- Film poster
- Directed by: Jesús Franco
- Written by: Erwin C. Dietrich
- Produced by: Erwin C. Dietrich
- Starring: Karine Gambier
- Edited by: Jesús Franco
- Music by: Walter Baumgartner
- Production company: Elite Film
- Distributed by: Elite Film
- Release date: 17 March 1978 (West Germany);
- Running time: 75 minutes
- Country: Switzerland
- Language: English

= Women in Cellblock 9 =

1977 film

Women in Cellblock 9 (Frauen für Zellen-Block 9) is a 1978 Swiss women in prison film directed by Jesús Franco.

==Plot==
The film is set in a South American jungle prison during a revolution and starts with the camp's warden and its physician (Dr Costa), waiting at a roadblock for a truck. On board are six young women, three of whom are suspected of revolutionary activities, who are arrested (the other three are made available to the guards to be raped). The three detainees, Karine, Barbara and Aida, are taken to the notorious Cellblock 9 where they are chained naked, with collars around their necks. One by one they are interrogated by Dr Costa and the warden, using various torture methods. Barbara and Aida resist the torture and remain silent, but Karine breaks down and provides information.
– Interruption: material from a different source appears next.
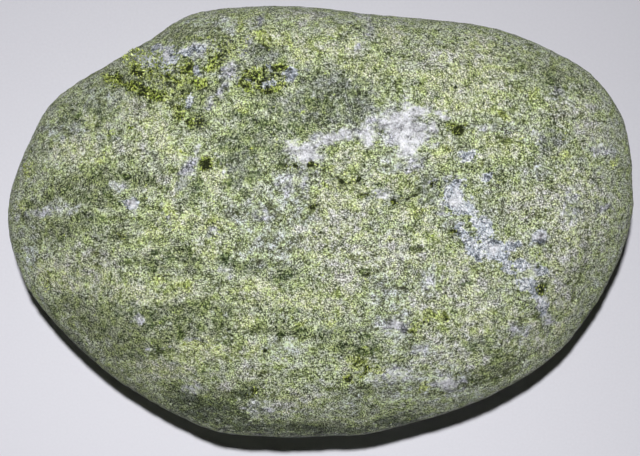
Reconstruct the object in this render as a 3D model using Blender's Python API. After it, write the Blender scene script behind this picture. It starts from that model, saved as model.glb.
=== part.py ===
"""Epidote beach cobble: one wave-rounded stone, lying on its flattest side.

Metres, +Z up. The origin is under the middle of the stone, on the surface that it rests on.
X runs along the stone and Y across it. Tables of small forms are in millimetres on the plan.
"""

import math

import bmesh
import bpy
from mathutils import Vector, noise

MM = 0.001

# Driving dimensions, in metres. The widest level is the height where the outline is drawn.
CROWN_HEIGHT = 19.5 * MM
BELLY_DEPTH = 20.0 * MM
REST_CUT = 0.7 * MM
CROWN_FULLNESS = 2.9
BELLY_FULLNESS = 2.5

# The outline at the widest level: bearing from +X in degrees, distance from the middle in mm.
# It is blunt at the right end, and has a long, slightly hollow flank at the upper left.
OUTLINE = (
    (0, 60.0), (9, 60.9), (19, 61.3), (30, 58.6), (40, 53.7), (50, 49.3), (60, 45.1),
    (71, 41.9), (82, 40.8), (93, 41.2), (105, 42.5), (115, 44.8), (122, 46.8), (130, 47.6),
    (138, 49.5), (147, 52.5), (155, 56.2), (163, 57.4), (171, 59.2), (179, 60.3), (188, 58.8),
    (197, 56.1), (209, 51.7), (221, 48.3), (232, 45.7), (242, 44.7), (252, 42.7), (262, 41.3),
    (272, 40.6), (281, 41.3), (292, 41.9), (304, 43.8), (318, 47.1), (330, 51.4), (342, 54.7),
    (351, 57.2),
)

# Faces that the surf wore flat: the bearing that each looks to and its rise above the horizon in
# degrees (below it for the belly), how deep it was worn and how softly it meets the rest, in mm.
WORN_FACES = (
    (130, 50, 1.8, 1.2),
    (204, 58, 2.0, 1.4),
    (236, 48, 2.6, 1.2),
    (280, 44, 1.6, 1.0),
    (322, 48, 2.0, 1.2),
    (14, 54, 0.8, 1.2),
    (72, 50, 0.6, 1.0),
    (250, -46, 1.8, 1.2),
    (60, -40, 1.6, 1.2),
    (160, -52, 1.5, 1.4),
    (338, -48, 1.4, 1.2),
)

# Broad swells and small dimples: spacing and depth in mm, and where the pattern starts.
SWELLS = ((34.0, 1.10, Vector((3.1, 0.4, 7.7))), (13.0, 0.34, Vector((9.2, 5.5, 1.3))))

# Ledges on the crown: points of the line in mm, the drop on its left side, and how far that
# side takes to rise again.
LEDGES = (
    (((5.6, 7.4), (1.2, 4.0), (-3.6, 0.6), (-8.4, -3.0)), -0.55, 7.0),
    (((-9.0, 13.8), (0.8, 9.6), (6.2, 7.9), (9.4, 5.0), (14.6, 4.4), (19.6, 6.6)), -0.45, 5.0),
    (((-33.0, -20.8), (-20.6, -16.4), (-9.4, -18.0), (4.6, -20.8)), -0.60, 6.0),
    (((-38.6, 25.8), (-31.6, 22.4), (-27.0, 17.4), (-24.0, 12.0)), 0.60, 9.0),
    (((-47.0, 8.6), (-37.6, 9.8), (-29.6, 3.8)), -0.40, 6.0),
)
LEDGE_WIDTH = 0.9

# Pits where crystals weathered out: x, y, radius and depth in mm.
PITS = (
    (24.6, 16.7, 1.5, 1.10),
    (22.4, -16.6, 1.4, 0.95),
    (19.5, -17.7, 1.3, 1.00),
    (17.4, -19.4, 1.1, 0.80),
    (-20.5, 10.2, 1.3, 0.90),
    (3.9, 7.8, 1.2, 0.85),
    (6.8, 7.6, 1.3, 0.85),
    (8.0, 4.6, 1.2, 0.80),
    (13.4, 4.2, 1.1, 0.70),
    (-13.2, 24.8, 1.6, 1.10),
    (-9.6, 25.6, 1.3, 0.90),
    (-33.2, 27.2, 1.5, 0.90),
    (-30.6, 23.6, 1.4, 0.80),
    (-25.4, 20.6, 1.3, 0.80),
    (-23.8, 28.0, 1.3, 0.80),
    (40.2, -12.4, 1.3, 0.90),
    (-36.2, -2.6, 1.0, 0.60),
    (-10.0, -23.2, 1.0, 0.65),
    (7.0, -27.4, 1.4, 0.60),
    (24.2, -2.4, 1.1, 0.60),
)

# Cracks behind two spalls at the lower right rim: start, end, width and depth in mm.
CRACKS = (
    (Vector((33.8, -29.6)), Vector((37.4, -26.6)), 0.9, 0.55),
    (Vector((48.8, -16.6)), Vector((51.0, -13.6)), 0.9, 0.50),
)

# The mesh: faces along one side of the starting cube, and how closely the small forms are meshed.
CUBE_FACES = 21
FINE_STEPS = ((3.4, 2.0), (1.9, 1.0))
PIT_CORE_EDGE = 0.8

# How much steeper than the line from the middle the surface's own direction is on so flat a stone.
OUTWARD_LIFT = 4
STONE_GREEN = (0.30, 0.34, 0.22, 1.0)


def clear_scene():
    for old in list(bpy.data.objects):
        bpy.data.objects.remove(old, do_unlink=True)


def plan_radius(bearing):
    """Distance from the middle to the outline, by a cubic through the four nearest points."""
    bearing %= 360.0
    count = len(OUTLINE)
    start = max(i for i in range(count) if OUTLINE[i][0] <= bearing)
    before, here, after, beyond = (OUTLINE[(start + step) % count] for step in (-1, 0, 1, 2))
    span = (after[0] - here[0]) % 360
    slope_here = (after[1] - before[1]) / ((after[0] - before[0]) % 360) * span
    slope_after = (beyond[1] - here[1]) / ((beyond[0] - here[0]) % 360) * span
    t = (bearing - here[0]) / span
    radius = (
        here[1] * (2 * t**3 - 3 * t**2 + 1)
        + slope_here * (t**3 - 2 * t**2 + t)
        + after[1] * (3 * t**2 - 2 * t**3)
        + slope_after * (t**3 - t**2)
    )
    return radius * MM


def rounded_blank(direction):
    """The surface in this direction from the middle: the outline, rounded over and under."""
    across = math.hypot(direction.x, direction.y)
    crown = direction.z >= 0
    fullness = CROWN_FULLNESS if crown else BELLY_FULLNESS
    height = CROWN_HEIGHT if crown else BELLY_DEPTH + REST_CUT
    share = (across**fullness + abs(direction.z) ** fullness) ** (-1 / fullness)
    reach = plan_radius(math.degrees(math.atan2(direction.y, direction.x))) * share
    return Vector((direction.x * reach, direction.y * reach, direction.z * height * share))


def soft_step(value, low, high):
    t = min(1.0, max(0.0, (value - low) / (high - low)))
    return t * t * (3 - 2 * t)


def worn_planes(blank):
    """(outward direction, distance from the middle, softness) of each worn face."""
    planes = []
    for bearing, rise, depth, softness in WORN_FACES:
        turn, tilt = math.radians(bearing), math.radians(rise)
        level = math.cos(tilt)
        out = Vector((math.cos(turn) * level, math.sin(turn) * level, math.sin(tilt)))
        furthest = max(point.dot(out) for point in blank)
        planes.append((out, furthest - depth * MM, softness * MM))
    return planes


def wear(point, planes):
    """Presses the point back to each worn face that it stands beyond."""
    for out, distance, softness in planes:
        beyond = (point.dot(out) - distance) / softness
        if beyond > -6:
            point = point - out * softness * math.log1p(math.exp(beyond))
    return point


def swell(point, outward):
    for spacing, depth, start in SWELLS:
        point = point + outward * (noise.noise(point / (spacing * MM) + start) * depth * MM)
    return point


def line_distance(spot, points):
    """(distance to the line, positive on its left; how far along it, 0 to 1), in mm."""
    best = None
    for i in range(len(points) - 1):
        start, end = Vector(points[i]), Vector(points[i + 1])
        along = end - start
        t = min(1.0, max(0.0, (spot - start).dot(along) / along.length_squared))
        gap = spot - (start + along * t)
        side = math.copysign(gap.length, along.x * gap.y - along.y * gap.x)
        if best is None or gap.length < abs(best[0]):
            best = (side, (i + t) / (len(points) - 1))
    return best


def ledge_drop(spot):
    drop = 0.0
    for points, depth, rise in LEDGES:
        side, along = line_distance(spot, points)
        if abs(side) > 3 * rise:
            continue
        ends = soft_step(along, 0.0, 0.2) * soft_step(1 - along, 0.0, 0.2)
        step = soft_step(side, -LEDGE_WIDTH, LEDGE_WIDTH) * math.exp(-((side / rise) ** 2))
        drop += depth * ends * step
    return drop


def pit_drop(spot):
    drop = 0.0
    for x, y, radius, depth in PITS:
        share = (spot - Vector((x, y))).length / radius
        if share < 1:
            drop -= depth * (1 - share**2) ** 2
    return drop


def crack_drop(spot):
    drop = 0.0
    for start, end, width, depth in CRACKS:
        side, along = line_distance(spot, (start, end))
        ends = soft_step(along, 0.0, 0.25) * soft_step(1 - along, 0.0, 0.25)
        drop -= depth * ends * max(0.0, 1 - abs(side) / width)
    return drop


def small_forms(point, outward):
    """Cuts the ledges, pits and cracks into the crown, along the surface's own direction."""
    if point.z <= 0:
        return point
    spot = Vector((point.x, point.y)) / MM
    depth = ledge_drop(spot) + pit_drop(spot) + crack_drop(spot)
    return point + outward * depth * MM


def shape(mesh):
    """Turns the sphere of directions into the stone: blank, worn faces, swells, small forms."""
    blank = [rounded_blank(vert.co) for vert in mesh.verts]
    planes = worn_planes(blank)
    for vert, point in zip(mesh.verts, blank):
        outward = Vector((point.x, point.y, point.z * OUTWARD_LIFT)).normalized()
        vert.co = small_forms(swell(wear(point, planes), outward), outward)


def needs_fine(spot, margin):
    """True near a pit, a crack or a ledge, where the mesh has to be closer."""
    if any((spot - Vector((x, y))).length < radius + margin for x, y, radius, _ in PITS):
        return True
    if any(abs(line_distance(spot, (start, end))[0]) < margin for start, end, *_ in CRACKS):
        return True
    return margin > FINE_STEPS[-1][0] and any(
        abs(line_distance(spot, points)[0]) < margin - LEDGE_WIDTH for points, *_ in LEDGES
    )


def refine(mesh):
    """Halves the faces near the small forms, step by step, and puts new corners on the sphere.

    A face beside a halved one has a corner in the middle of its side. Cutting it into triangles
    here, where it is still nearly flat, keeps slivers out of the stone.
    """
    for margin, longest in FINE_STEPS + ((0.0, PIT_CORE_EDGE),):
        chosen = set()
        for face in mesh.faces:
            middle = face.calc_center_median().normalized()
            if middle.z <= 0:
                continue
            place = rounded_blank(middle)
            spot = Vector((place.x, place.y)) / MM
            corners = [rounded_blank(v.co.normalized()) for v in face.verts]
            size = max((corners[i] - corners[i - 1]).length for i in range(len(corners))) / MM
            if size > longest and needs_fine(spot, margin):
                chosen.update(face.edges)
        bmesh.ops.subdivide_edges(mesh, edges=list(chosen), cuts=1, use_grid_fill=True)
        for vert in mesh.verts:
            vert.co.normalize()
        bmesh.ops.triangulate(mesh, faces=mesh.faces[:])


def cut_resting_face(mesh):
    """Slices the belly level, so that the stone lies on one flat face."""
    bmesh.ops.bisect_plane(
        mesh,
        geom=mesh.verts[:] + mesh.edges[:] + mesh.faces[:],
        plane_co=(0, 0, -BELLY_DEPTH),
        plane_no=(0, 0, -1),
        clear_outer=True,
    )
    rim = [edge for edge in mesh.edges if edge.is_boundary]
    bmesh.ops.contextual_create(mesh, geom=rim)


def put_on_origin(mesh):
    """Moves the mesh so that the origin is under the middle of its box."""
    low = Vector(min(v.co[axis] for v in mesh.verts) for axis in range(3))
    high = Vector(max(v.co[axis] for v in mesh.verts) for axis in range(3))
    shift = Vector((-(low.x + high.x) / 2, -(low.y + high.y) / 2, -low.z))
    bmesh.ops.translate(mesh, verts=mesh.verts[:], vec=shift)


def stone_material():
    material = bpy.data.materials.new("epidote_stone")
    material.use_nodes = True
    shader = material.node_tree.nodes["Principled BSDF"]
    shader.inputs["Base Color"].default_value = STONE_GREEN
    shader.inputs["Roughness"].default_value = 0.6
    shader.inputs["Metallic"].default_value = 0.0
    return material


def make_cobble():
    mesh = bmesh.new()
    bmesh.ops.create_cube(mesh, size=2.0)
    bmesh.ops.subdivide_edges(
        mesh, edges=mesh.edges[:], cuts=CUBE_FACES - 1, use_grid_fill=True
    )
    for vert in mesh.verts:
        vert.co.normalize()
    refine(mesh)
    shape(mesh)
    cut_resting_face(mesh)
    bmesh.ops.recalc_face_normals(mesh, faces=mesh.faces[:])
    put_on_origin(mesh)

    data = bpy.data.meshes.new("cobble")
    mesh.to_mesh(data)
    mesh.free()
    data.shade_smooth()
    data.materials.append(stone_material())
    cobble = bpy.data.objects.new("cobble", data)
    bpy.context.scene.collection.objects.link(cobble)
    return cobble


clear_scene()
make_cobble()
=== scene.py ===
# %% [markdown]
# # A beach cobble of epidote rock
#
# This lesson dresses one wave-worn stone. Its measured solid is loaded first and is never moved.
# The solid gives the size and the big forms. The lesson adds what the sea, the minerals and a
# few million years left on it: grains, patches of quartz, hollows and a crust of crystals.

# %% Load the measured stone
import math

import bpy
import numpy as np
from mathutils import Matrix, Vector, noise


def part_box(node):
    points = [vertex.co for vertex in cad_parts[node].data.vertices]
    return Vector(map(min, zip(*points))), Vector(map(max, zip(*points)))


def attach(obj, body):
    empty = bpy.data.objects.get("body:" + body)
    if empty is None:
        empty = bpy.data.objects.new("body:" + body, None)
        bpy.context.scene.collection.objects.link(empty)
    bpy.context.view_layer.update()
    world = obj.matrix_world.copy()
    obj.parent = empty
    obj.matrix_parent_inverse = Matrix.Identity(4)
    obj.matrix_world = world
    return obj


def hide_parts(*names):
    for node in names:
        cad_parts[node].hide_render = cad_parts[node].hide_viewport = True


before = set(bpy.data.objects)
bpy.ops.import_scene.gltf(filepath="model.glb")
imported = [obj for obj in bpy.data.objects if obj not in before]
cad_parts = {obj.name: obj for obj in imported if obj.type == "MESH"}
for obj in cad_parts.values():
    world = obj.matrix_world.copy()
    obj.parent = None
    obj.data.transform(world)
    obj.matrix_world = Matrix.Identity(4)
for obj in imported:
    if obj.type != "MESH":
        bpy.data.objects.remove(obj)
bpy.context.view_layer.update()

MM = 0.001
stone_low, stone_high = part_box("cobble")
print("the stone spans", [round(size / MM, 1) for size in stone_high - stone_low], "mm")

# %% [markdown]
# ## The camera
#
# The stone lies on its flattest side and is looked at from straight above. Its widest level, on
# which its outline lies, is about halfway up. The lens stands 26 cm above that level, and its
# focal length is worked out from the width that the picture has to cover there.

# %% Stand the camera over the stone
OUTLINE_LEVEL = 21.1 * MM
EYE_ABOVE = 260 * MM
EYE_Y = -1.15 * MM
PICTURE_WIDTH = 122.2 * MM

bpy.ops.object.camera_add(location=(0, EYE_Y, OUTLINE_LEVEL + EYE_ABOVE), rotation=(0, 0, 0))
camera = bpy.context.object
camera.data.lens = camera.data.sensor_width * EYE_ABOVE / PICTURE_WIDTH
bpy.context.scene.camera = camera
bpy.context.scene.view_settings.view_transform = "Standard"
print("focal length", round(camera.data.lens, 1), "mm")

# %% [markdown]
# ## Two helpers for working as by hand
#
# Operators act on whatever is selected, so `only` first clears the selection. `apply_modifier`
# adds one modifier, sets it and applies it, which is what a click on Apply does.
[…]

In the meantime, a young student called Marie is also bought to the cellblock, as allegedly propaganda material was found on her. She was forced to spend three days without food and water in a single cell, before she is invited to dinner and forced to have oral sex with the warden in order to get a sip of salty Champagne.

After the four women in Cellblock 9 again are forging among themselves, they devise a plan to contact their contacts in the capital. The quartet manages to distract the guard in order to knock him out and flee with his rifle. Shortly after leaving the cellblock, Aida is killed in a gunfight with another guard who is also killed. The other three flee into the jungle, where Barbara has been shot and they progress slowly. They make it to an old temple, where they feel safe and remove the bullet from Barbara's shoulder. Karine and Marie go into the jungle to look for food, but the guards find their trail and meet them at the temple. As Barbara is killed, the other two, alerted by her screams, run back to the temple and are suddenly confronted by the camp commander and the doctor (surrounded by prison guards). In a last desperate action Karine attempts to steal the commander's pistol. When she fails to pull the trigger, the commander gives the order to fire and the last two prisoners are struck down on the spot. With the desecration of the corpses, the film ends.

==Release==
Women in Cellblock 9 was released theatrically in Germany on March 17, 1978. It was released on home video under other English-language titles including Tropical Inferno in Switzerland, Woman of Cellblock 9 in Japan and Woman from Jail Dep. No 9 in West Germany.

In the United Kingdom, the film was refused classification by the British Board of Film Classification (BBFC) in February 2004, with the board citing potential legal issues under the Video Recordings Act 1984, as well as pending updates made to the Protection of Children Act 1978 in England and Wales (under the Sexual Offences Act 2003) set to take effect in May 2004, as issues prohibiting the classification of the film.

== Reception ==
A retrospective review states that "The story for this one is just like all the other films from the time period. We find pretty, young women who are forced to be nude most of the film and are degraded physically, mentally, and sexually. The story is one tracked and leaves very little for the viewer to grab hold of. The film moves as a snails pace and the dialogue is very tedious." The same review adds that this film is one of the rare films by Franco the author would not recommend.